If you're short on screen real estate and want to display more of each folder, you can hide the Navigation Pane by pressing Alt+F1 on the keyboard or by selecting View, Navigation Pane.

Figure 3.12Figure 3.12 Two Outlook windows displayed side-by-side helps you to quickly maneuver between folders.

Creating a Folder

You can create multiple Outlook folders to store and file information. To create a new folder, use these steps:

  1. Select File, New, Folder to display the Create New Folder dialog box (see Figure 3.13).

  2. Enter a Name for your new folder.

  3. Use the Folder Contains drop-down list to select the type of items you want to store in this folder. You can select from any of Outlook's default item types.

  4. Use the folder list displayed in the Select Where to Place the Folder box to choose the new folder's location. If you want the folder to appear as a subfolder under an existing folder, select that existing folder. Otherwise, select the top-level folder if you want the folder to appear in alphabetical order with the rest of your default folders.

  5. Click OK to save your changes.

Figure 3.13Figure 3.13 Create a new Outlook folder by entering a name, selecting folder contents, and choosing a location for the folder.

My folder list now contains a new folder called Urban Flood Control Project. Figure 3.14 shows a typical folder list with a user-created folder.

Figure 3.14Figure 3.14 After creating several new folders, a folder list might look something like this.


You can also create a new folder by right-clicking on any Outlook folder and selecting New Folder.

In previous versions of Outlook, every time you added a new folder, Outlook asked you if you wanted to add a shortcut to that folder to the Outlook bar. Outlook 2003 does not allow you to add a shortcut to a user-created folder to the Navigation Pane, but you can add a folder to the Shortcuts section.

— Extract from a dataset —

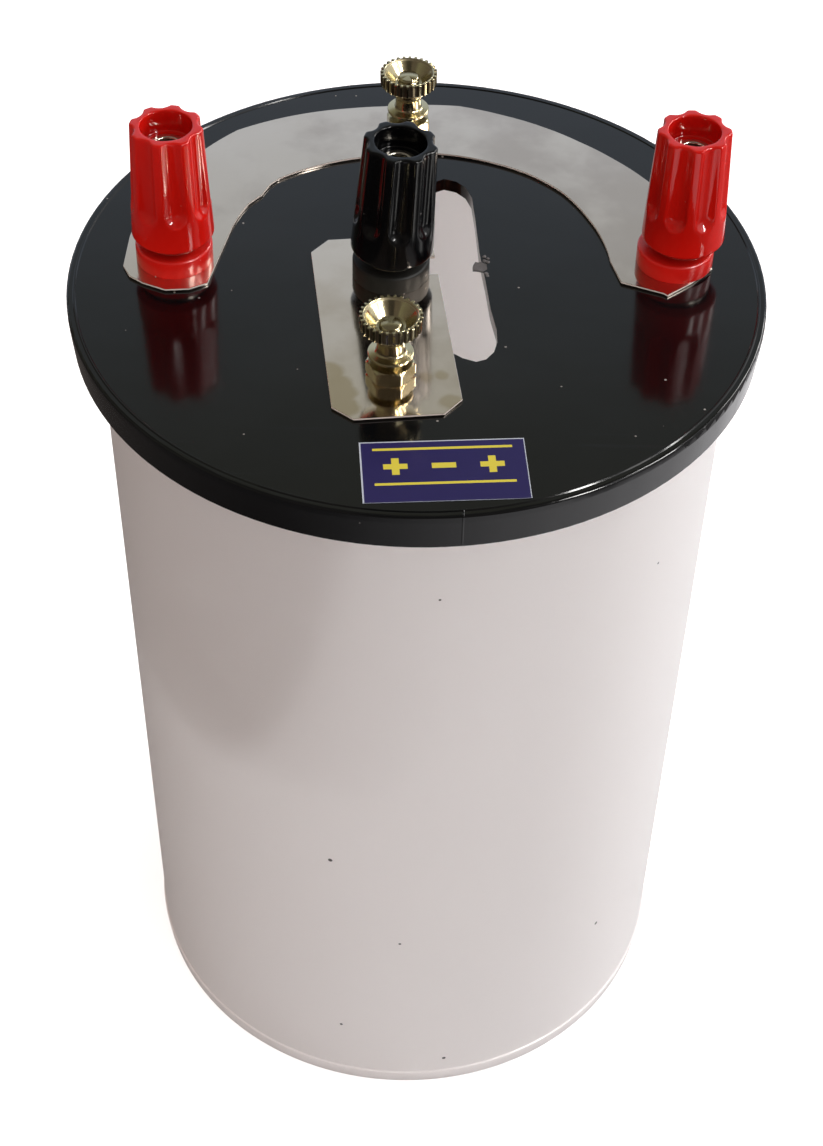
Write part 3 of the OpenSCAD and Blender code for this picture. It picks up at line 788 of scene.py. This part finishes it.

Copying and Moving Folders

After you've created additional folders, you might find that your initial folder organization scheme just doesn't quite work for you any more. If you need to move a folder you created, simply drag and drop that folder from its original location to a new location. You cannot move your default folders, only those folders you have created.

Alternatively, you can right-click on the folder you want to move and select Move <foldername> to display the Move Folder dialog box (see Figure 3.15).

Figure 3.15Figure 3.15 The Move Folder dialog box displays your folder list and enables you to choose a location.

Select the new location for your folder and click OK. You can create a new folder from this dialog box as well. You can do this if you want to create a new parent folder before moving your folder.

Copying a folder is a good way to share information between two individuals. You can copy an existing folder by right-clicking on the folder name and selecting Copy <foldername> from the context menu. The Copy Folder dialog is identical to the Move Folder dialog box except that selecting a folder here creates an exact duplicate of your folder in another location. Click OK to copy your folder to its new location. To share a folder in this manner, copy the folder to a new Personal Folders file and place that Personal Folders file on a network share.


Two users cannot access the same Personal Folders file at the same time. One user must close Outlook or close the Personal Folders file before the other can access that same file.

Deleting a Folder

If you decide that you no longer need a folder you created, you can delete it. Right-click the folder and select Delete <foldername> from the context menu. Outlook asks you to confirm that you want to delete the folder and all its contents. If you click Yes, the folder and all messages are moved to the Deleted Items folder. They will be permanently deleted when you empty the Deleted Items folder.


The Deleted Items folder exists as one extra double-check that you really do want to delete Outlook items or folders. Some people have a habit of using the Deleted Items folder for storage. That isn't a very good idea. Create folders if you need to file your Outlook items. You can even create a folder named Pending Delete for those items that you think you won't need anymore, but you're just not ready to get rid of yet.

Renaming a Folder

If you want to rename a folder, right-click it and select Rename <foldername> from the context menu. Then just type a new name and press Enter to commit your changes. You can't rename any of Outlook's default folders, only those folders you've created.